The Nuclear Oncogene SET Controls DNA Repair by KAP1 and HP1 Retention to Chromatin
Alkmini Kalousi,
Anne-Sophie Hoffbeck,
Platonas N. Selemenakis,
Jordan Pinder,
Kienan I. Savage,
Kum Kum Khanna,
Laurent Brino,
Graham Dellaire,
Vassilis G. Gorgoulis,
Evi Soutoglou
Affiliations
Alkmini Kalousi
Institut de Génétique et de Biologie Moléculaire et Cellulaire (IGBMC), UMR 7104 Centre National de la Recherche Scientifique (CNRS), UdS, INSERM U964, BP 10142, 67404 Illkirch Cedex, Strasbourg, France
Anne-Sophie Hoffbeck
Institut de Génétique et de Biologie Moléculaire et Cellulaire (IGBMC), UMR 7104 Centre National de la Recherche Scientifique (CNRS), UdS, INSERM U964, BP 10142, 67404 Illkirch Cedex, Strasbourg, France
Platonas N. Selemenakis
Molecular Carcinogenesis Group, Department of Histology and Embryology, School of Medicine, University of Athens, 11527 Athens, Greece
Jordan Pinder
Departments of Pathology and Biochemistry & Molecular Biology, Dalhousie University, B3H 4R2 Halifax, NS, Canada
Kienan I. Savage
QIMR Berghofer Medical Research Institute, QLD 4006 Herston, Australia
Kum Kum Khanna
QIMR Berghofer Medical Research Institute, QLD 4006 Herston, Australia
Laurent Brino
Institut de Génétique et de Biologie Moléculaire et Cellulaire (IGBMC), UMR 7104 Centre National de la Recherche Scientifique (CNRS), UdS, INSERM U964, BP 10142, 67404 Illkirch Cedex, Strasbourg, France
Graham Dellaire
Departments of Pathology and Biochemistry & Molecular Biology, Dalhousie University, B3H 4R2 Halifax, NS, Canada
Vassilis G. Gorgoulis
Molecular Carcinogenesis Group, Department of Histology and Embryology, School of Medicine, University of Athens, 11527 Athens, Greece
Evi Soutoglou
Institut de Génétique et de Biologie Moléculaire et Cellulaire (IGBMC), UMR 7104 Centre National de la Recherche Scientifique (CNRS), UdS, INSERM U964, BP 10142, 67404 Illkirch Cedex, Strasbourg, France
Cells experience damage from exogenous and endogenous sources that endanger genome stability.

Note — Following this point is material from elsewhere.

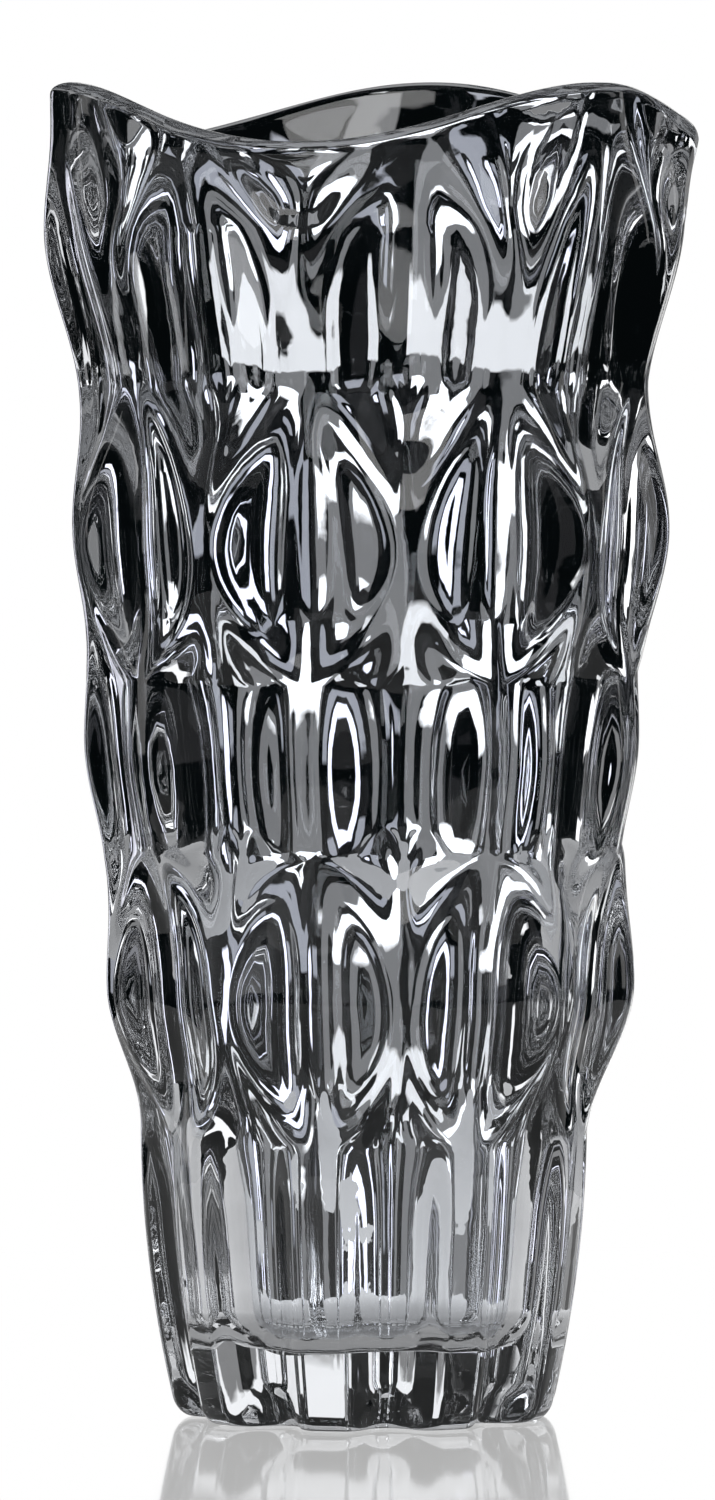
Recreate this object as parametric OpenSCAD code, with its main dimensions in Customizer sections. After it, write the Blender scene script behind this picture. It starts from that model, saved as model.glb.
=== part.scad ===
// Tall crystal vase: heavy base, nine columns of hollow lens-shaped facets and a wavy three-lobed mouth.
// The real vase is one piece of glass. Each node is a region of that piece, and regions meet face to face.
// The foot rests on z = 0 and the vase's axis is Z.

/* [Overall] */
// Height of the vase at the peaks of its rim
vase_h = 300; // [240:1:360]
// Columns of facets round the vase
columns = 9; // [9:3:12]
// Turn of the first rib column from the front
rib_turn = -12.5; // [-20:0.5:20]

/* [Ridge radii] */
// Radius of the contact ring under the foot
foot_r = 39.4; // [34:0.1:41]
// Radius that the flared foot has where its edge is rounded
flare_r = 42.7; // [42:0.1:46]
// Radius at the waist above the flutes
stem_r = 50.9; // [48:0.1:54]
// Radius at the lower belly
belly_low_r = 60.2; // [56:0.1:62]
// Radius at the waist above the lower belly
waist_low_r = 58.7; // [57:0.1:60]
// Radius at the middle belly
belly_mid_r = 63.6; // [61:0.1:66]
// Radius at the waist above the middle belly
waist_mid_r = 63.0; // [61:0.1:65]
// Radius at the upper belly
belly_top_r = 68.0; // [66:0.1:70]
// Radius at the waist above the upper belly
waist_top_r = 64.5; // [64:0.1:67]
// Radius at the shoulder
shoulder_r = 72.6; // [70:0.1:75]
// Radius just under the rim
neck_r = 71.9; // [69:0.1:74]

/* [Facets] */
// How far the middle of a wide facet lies behind its ridges
facet_depth = 6; // [3:0.5:6.5]
// How far the middle of a flute lies behind its ribs
flute_depth = 6; // [3:0.1:6.5]
// Half-width of a wide facet, in degrees
facet_half = 18.3; // [14:0.1:18.5]
// Half-width of the ribs beside the foot's flutes, in degrees
rib_half = 4.3; // [3:0.1:6]
// Half-width of the narrow necks between facets, in degrees
neck_half = 1.8; // [1.2:0.1:3]
// How far a ridge is rounded into each facet, in degrees
ridge_round = 5.5; // [1:0.5:7]
// Height of the thumbprint arch at the bottom of each flute
arch_h = 9; // [6:0.5:12]
// Depth of the thumbprint arch
arch_depth = 2.6; // [1:0.1:3]
// Half-width of the thumbprint arch, in degrees
arch_half = 9.2; // [6:0.1:12]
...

Several cellular pathways have evolved to detect DNA damage and mediate its repair. Although many proteins have been implicated in these processes, only recent studies have revealed how they operate in the context of high-ordered chromatin structure. Here, we identify the nuclear oncogene SET (I2PP2A) as a modulator of DNA damage response (DDR) and repair in chromatin surrounding double-strand breaks (DSBs). We demonstrate that depletion of SET increases DDR and survival in the presence of radiomimetic drugs, while overexpression of SET impairs DDR and homologous recombination (HR)-mediated DNA repair. SET interacts with the Kruppel-associated box (KRAB)-associated co-repressor KAP1, and its overexpression results in the sustained retention of KAP1 and Heterochromatin protein 1 (HP1) on chromatin. Our results are consistent with a model in which SET-mediated chromatin compaction triggers an inhibition of DNA end resection and HR.